-- Start of Collected data --

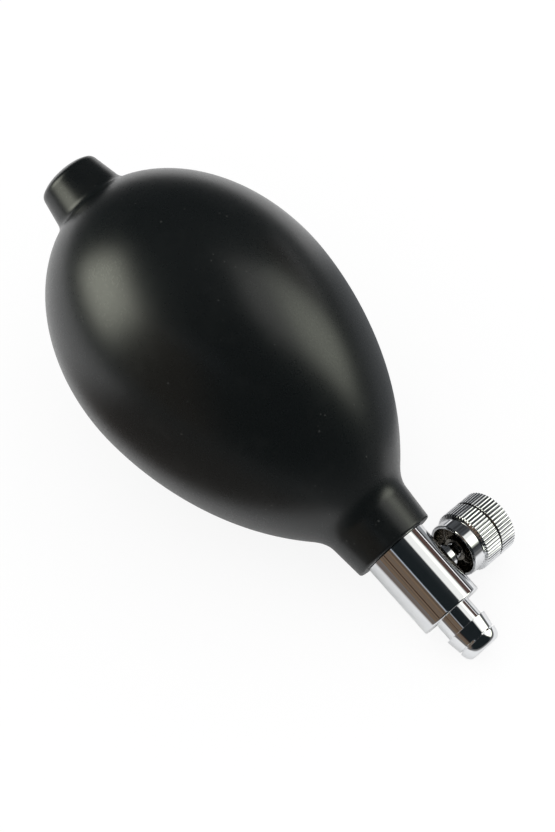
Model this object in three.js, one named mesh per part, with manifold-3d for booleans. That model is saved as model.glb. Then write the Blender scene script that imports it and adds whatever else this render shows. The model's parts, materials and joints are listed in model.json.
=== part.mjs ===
// Rubber squeeze bulb with a chromed air-release valve and a ridged hose nipple.
// Millimetres, +Z up. The bulb lies on its belly, with the nose of the valve and the rim of the
// release knob down on the same surface. Every piece is turned about the bulb's long axis, or about
// the release screw's axis, which crosses it at a right angle.
import * as THREE from "three";
import { mergeVertices } from "three/addons/utils/BufferGeometryUtils.js";
import Module from "manifold-3d";

const wasm = await Module();
wasm.setup();

// Fineness of round pieces
const turnSegments = 40;
const smallSegments = 24;

// Fits
const fitGap = 0.12; // radial gap between a pressed or screwed piece and its hole
const faceGap = 0.3; // gap between two faces that meet
const runGap = 0.1; // gap round a piece that moves

// Bulb: distances run along its axis from the end of the tail
const bulbRadius = 26; // egg, at its widest
const eggTailLength = 33.7; // widest section back to the pole of the egg
const eggNoseLength = 40.4; // widest section forward to the neck
const noseFullness = 4.2; // how far the widest section runs on before it curves in
const neckRun = 15.6; // how far the neck's straight slope reaches back
const neckSlope = 0.95; // radius lost for each millimetre there
const neckRise = 1.7; // radius where the slope ends, over the cuff's
const neckFillet = 3.6;
const cuffLength = 6.6;
const cuffWall = 2.73;
const cuffTaper = 0.5; // radius lost from the neck to the mouth
const lipRound = 0.45;
const wall = 2.5;
const tailLength = 8.1;
const tailWall = 1.68;
const tailFlare = 1.3; // radius gained from the tail's end to the egg
const tailDome = 1.5;
const tailFillet = 1.5; // between the tail and the egg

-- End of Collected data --

Please output the entire listing exactly as it stands.

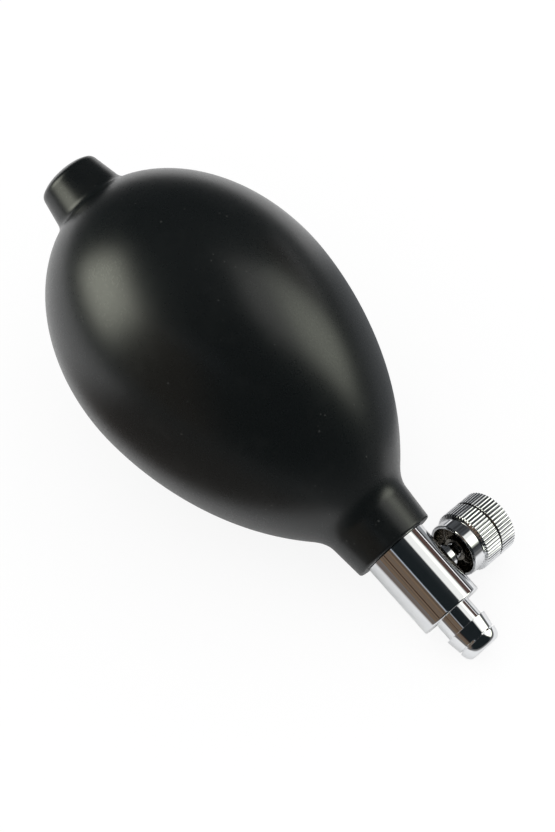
Model this object in three.js, one named mesh per part, with manifold-3d for booleans. That model is saved as model.glb. Then write the Blender scene script that imports it and adds whatever else this render shows. The model's parts, materials and joints are listed in model.json.
=== part.mjs ===
// Rubber squeeze bulb with a chromed air-release valve and a ridged hose nipple.
// Millimetres, +Z up. The bulb lies on its belly, with the nose of the valve and the rim of the
// release knob down on the same surface. Every piece is turned about the bulb's long axis, or about
// the release screw's axis, which crosses it at a right angle.
import * as THREE from "three";
import { mergeVertices } from "three/addons/utils/BufferGeometryUtils.js";
import Module from "manifold-3d";

const wasm = await Module();
wasm.setup();

// Fineness of round pieces
const turnSegments = 40;
const smallSegments = 24;

// Fits
const fitGap = 0.12; // radial gap between a pressed or screwed piece and its hole
const faceGap = 0.3; // gap between two faces that meet
const runGap = 0.1; // gap round a piece that moves

// Bulb: distances run along its axis from the end of the tail
const bulbRadius = 26; // egg, at its widest
const eggTailLength = 33.7; // widest section back to the pole of the egg
const eggNoseLength = 40.4; // widest section forward to the neck
const noseFullness = 4.2; // how far the widest section runs on before it curves in
const neckRun = 15.6; // how far the neck's straight slope reaches back
const neckSlope = 0.95; // radius lost for each millimetre there
const neckRise = 1.7; // radius where the slope ends, over the cuff's
const neckFillet = 3.6;
const cuffLength = 6.6;
const cuffWall = 2.73;
const cuffTaper = 0.5; // radius lost from the neck to the mouth
const lipRound = 0.45;
const wall = 2.5;
const tailLength = 8.1;
const tailWall = 1.68;
const tailFlare = 1.3; // radius gained from the tail's end to the egg
const tailDome = 1.5;
const tailFillet = 1.5; // between the tail and the egg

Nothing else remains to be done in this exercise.